Print the lines of the data, starting with the first, up to and including the line where "bpy.context.scene.camera = camera" appears.

═══

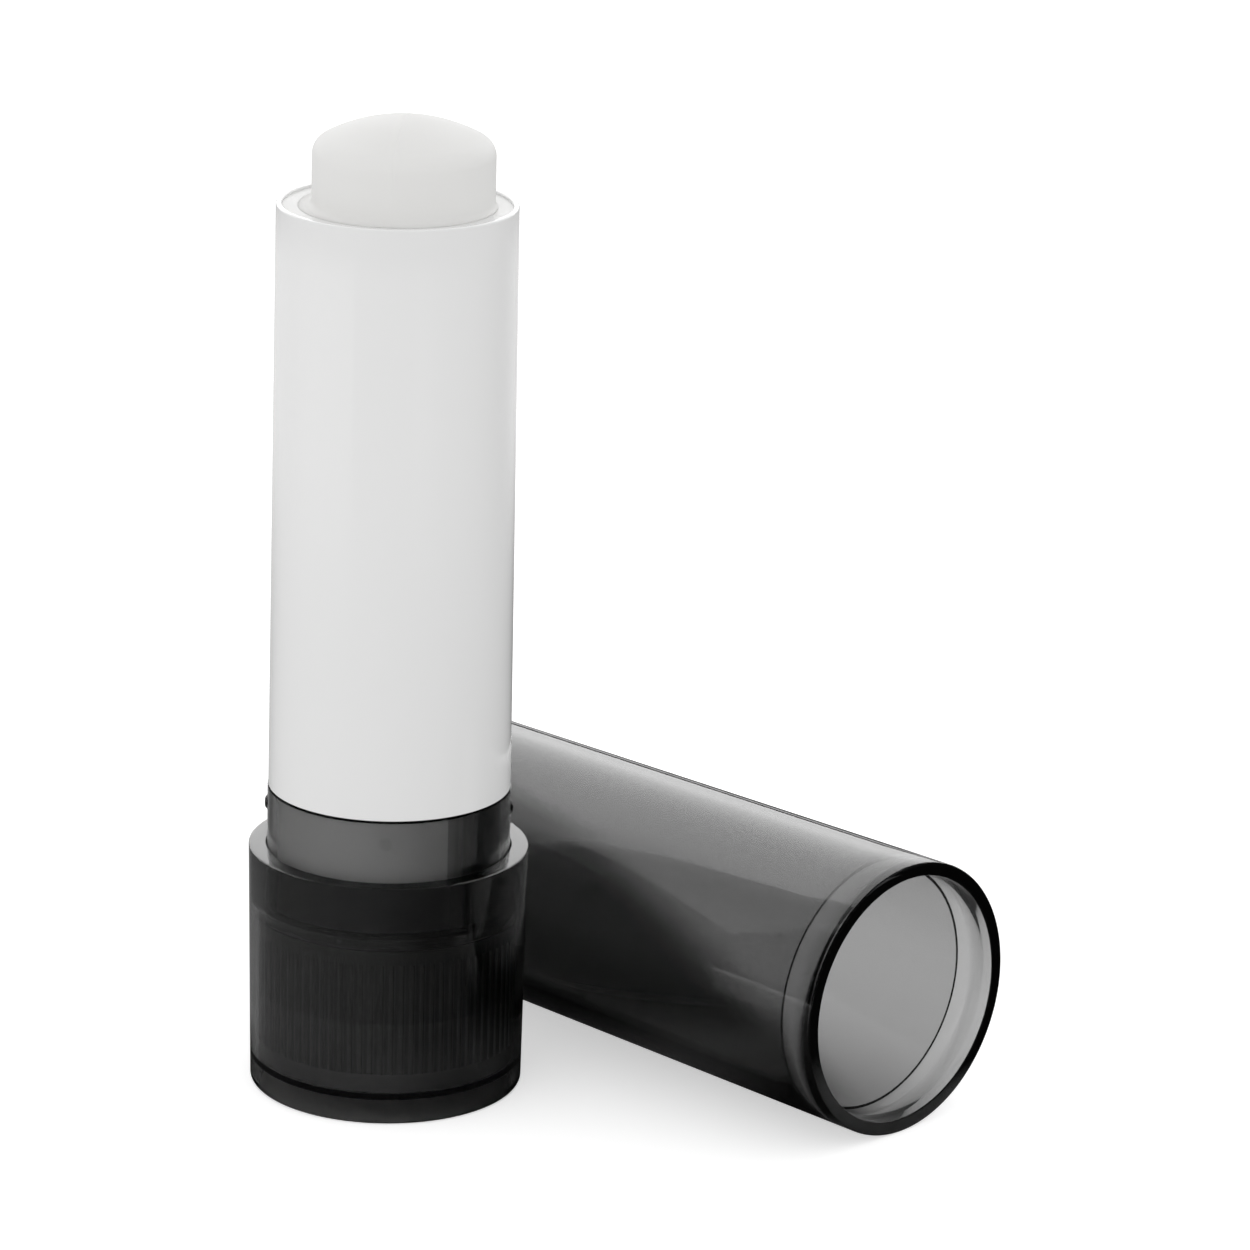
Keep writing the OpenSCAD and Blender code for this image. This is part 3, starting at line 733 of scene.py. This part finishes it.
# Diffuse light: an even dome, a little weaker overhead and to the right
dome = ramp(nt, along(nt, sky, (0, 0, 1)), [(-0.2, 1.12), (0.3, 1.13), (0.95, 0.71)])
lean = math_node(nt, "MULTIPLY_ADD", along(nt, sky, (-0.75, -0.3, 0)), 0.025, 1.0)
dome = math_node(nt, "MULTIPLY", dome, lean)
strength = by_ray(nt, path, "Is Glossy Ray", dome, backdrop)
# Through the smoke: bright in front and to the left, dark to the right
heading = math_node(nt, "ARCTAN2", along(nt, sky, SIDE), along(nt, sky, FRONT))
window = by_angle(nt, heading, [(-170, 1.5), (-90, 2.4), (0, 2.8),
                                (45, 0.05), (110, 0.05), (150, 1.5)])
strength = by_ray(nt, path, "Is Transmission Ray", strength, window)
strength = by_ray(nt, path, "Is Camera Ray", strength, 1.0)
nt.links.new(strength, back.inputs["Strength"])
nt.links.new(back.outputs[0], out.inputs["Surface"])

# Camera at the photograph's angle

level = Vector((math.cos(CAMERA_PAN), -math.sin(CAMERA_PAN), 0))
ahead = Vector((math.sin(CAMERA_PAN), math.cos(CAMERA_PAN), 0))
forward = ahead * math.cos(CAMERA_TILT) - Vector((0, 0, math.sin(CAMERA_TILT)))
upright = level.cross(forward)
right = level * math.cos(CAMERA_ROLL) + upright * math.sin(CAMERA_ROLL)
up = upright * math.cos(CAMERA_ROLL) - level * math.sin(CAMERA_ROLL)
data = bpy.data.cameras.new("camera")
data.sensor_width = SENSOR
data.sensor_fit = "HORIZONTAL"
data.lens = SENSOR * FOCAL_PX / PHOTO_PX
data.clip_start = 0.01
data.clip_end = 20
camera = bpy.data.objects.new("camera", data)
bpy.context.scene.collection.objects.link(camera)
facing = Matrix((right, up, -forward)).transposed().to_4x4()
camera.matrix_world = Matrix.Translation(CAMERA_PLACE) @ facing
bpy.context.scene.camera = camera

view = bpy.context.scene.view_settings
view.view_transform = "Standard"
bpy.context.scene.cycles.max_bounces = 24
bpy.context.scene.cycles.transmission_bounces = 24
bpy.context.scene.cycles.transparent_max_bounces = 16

═══

WRITTEN RESPONSE
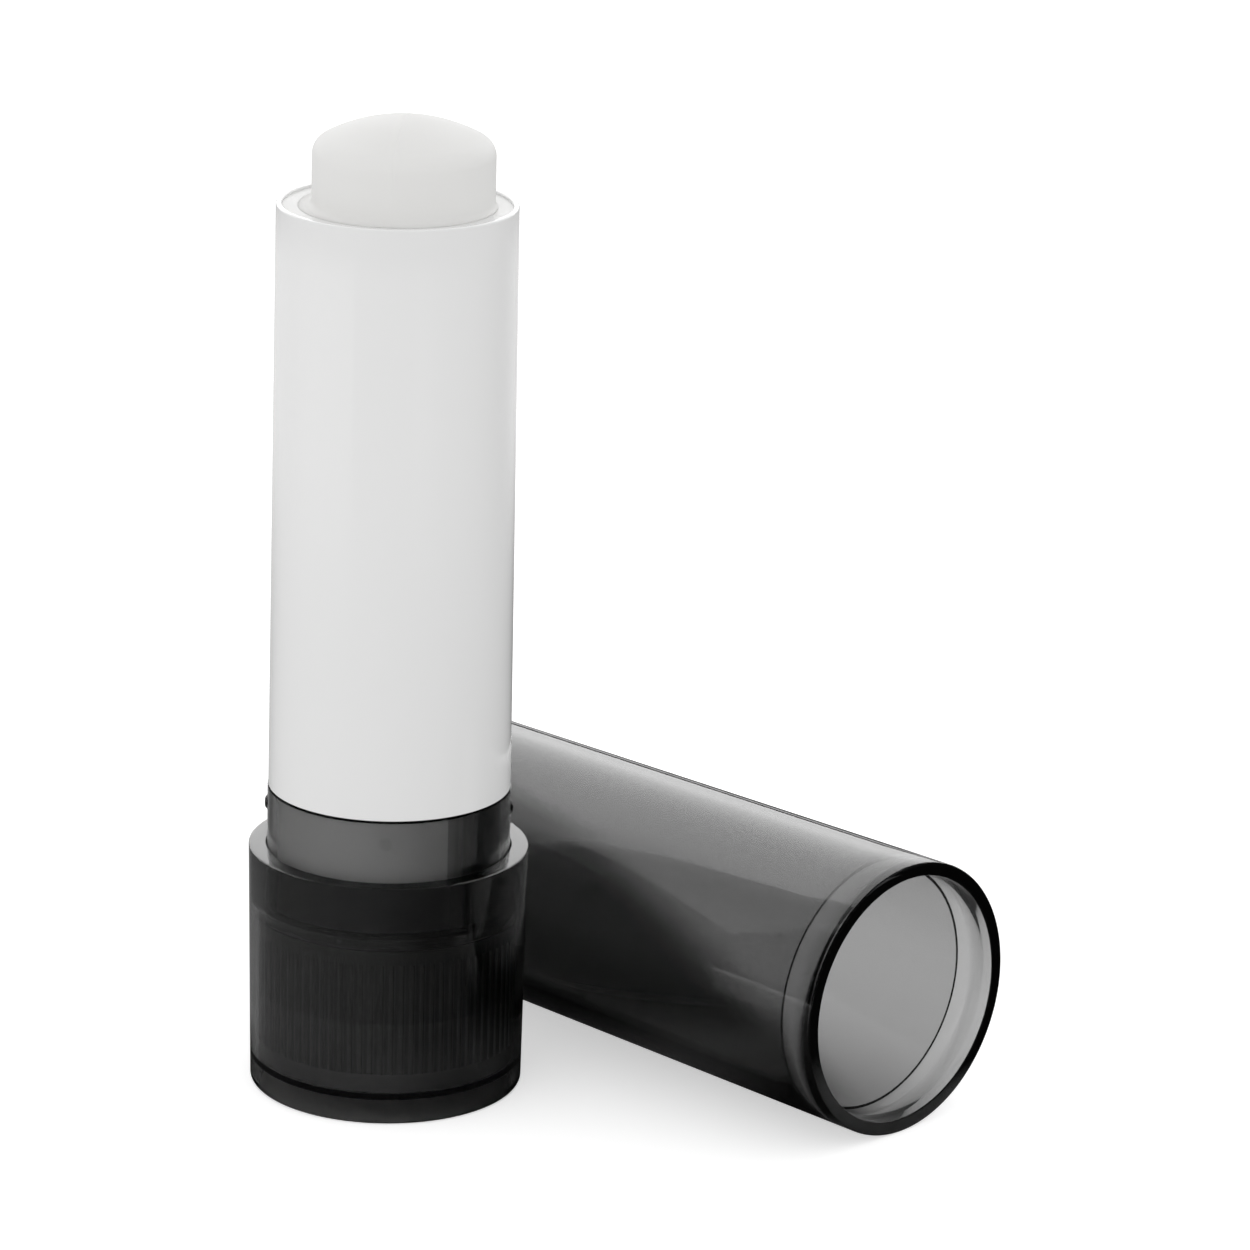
Keep writing the OpenSCAD and Blender code for this image. This is part 3, starting at line 733 of scene.py. This part finishes it.
# Diffuse light: an even dome, a little weaker overhead and to the right
dome = ramp(nt, along(nt, sky, (0, 0, 1)), [(-0.2, 1.12), (0.3, 1.13), (0.95, 0.71)])
lean = math_node(nt, "MULTIPLY_ADD", along(nt, sky, (-0.75, -0.3, 0)), 0.025, 1.0)
dome = math_node(nt, "MULTIPLY", dome, lean)
strength = by_ray(nt, path, "Is Glossy Ray", dome, backdrop)
# Through the smoke: bright in front and to the left, dark to the right
heading = math_node(nt, "ARCTAN2", along(nt, sky, SIDE), along(nt, sky, FRONT))
window = by_angle(nt, heading, [(-170, 1.5), (-90, 2.4), (0, 2.8),
                                (45, 0.05), (110, 0.05), (150, 1.5)])
strength = by_ray(nt, path, "Is Transmission Ray", strength, window)
strength = by_ray(nt, path, "Is Camera Ray", strength, 1.0)
nt.links.new(strength, back.inputs["Strength"])
nt.links.new(back.outputs[0], out.inputs["Surface"])

# Camera at the photograph's angle

level = Vector((math.cos(CAMERA_PAN), -math.sin(CAMERA_PAN), 0))
ahead = Vector((math.sin(CAMERA_PAN), math.cos(CAMERA_PAN), 0))
forward = ahead * math.cos(CAMERA_TILT) - Vector((0, 0, math.sin(CAMERA_TILT)))
upright = level.cross(forward)
right = level * math.cos(CAMERA_ROLL) + upright * math.sin(CAMERA_ROLL)
up = upright * math.cos(CAMERA_ROLL) - level * math.sin(CAMERA_ROLL)
data = bpy.data.cameras.new("camera")
data.sensor_width = SENSOR
data.sensor_fit = "HORIZONTAL"
data.lens = SENSOR * FOCAL_PX / PHOTO_PX
data.clip_start = 0.01
data.clip_end = 20
camera = bpy.data.objects.new("camera", data)
bpy.context.scene.collection.objects.link(camera)
facing = Matrix((right, up, -forward)).transposed().to_4x4()
camera.matrix_world = Matrix.Translation(CAMERA_PLACE) @ facing
bpy.context.scene.camera = camera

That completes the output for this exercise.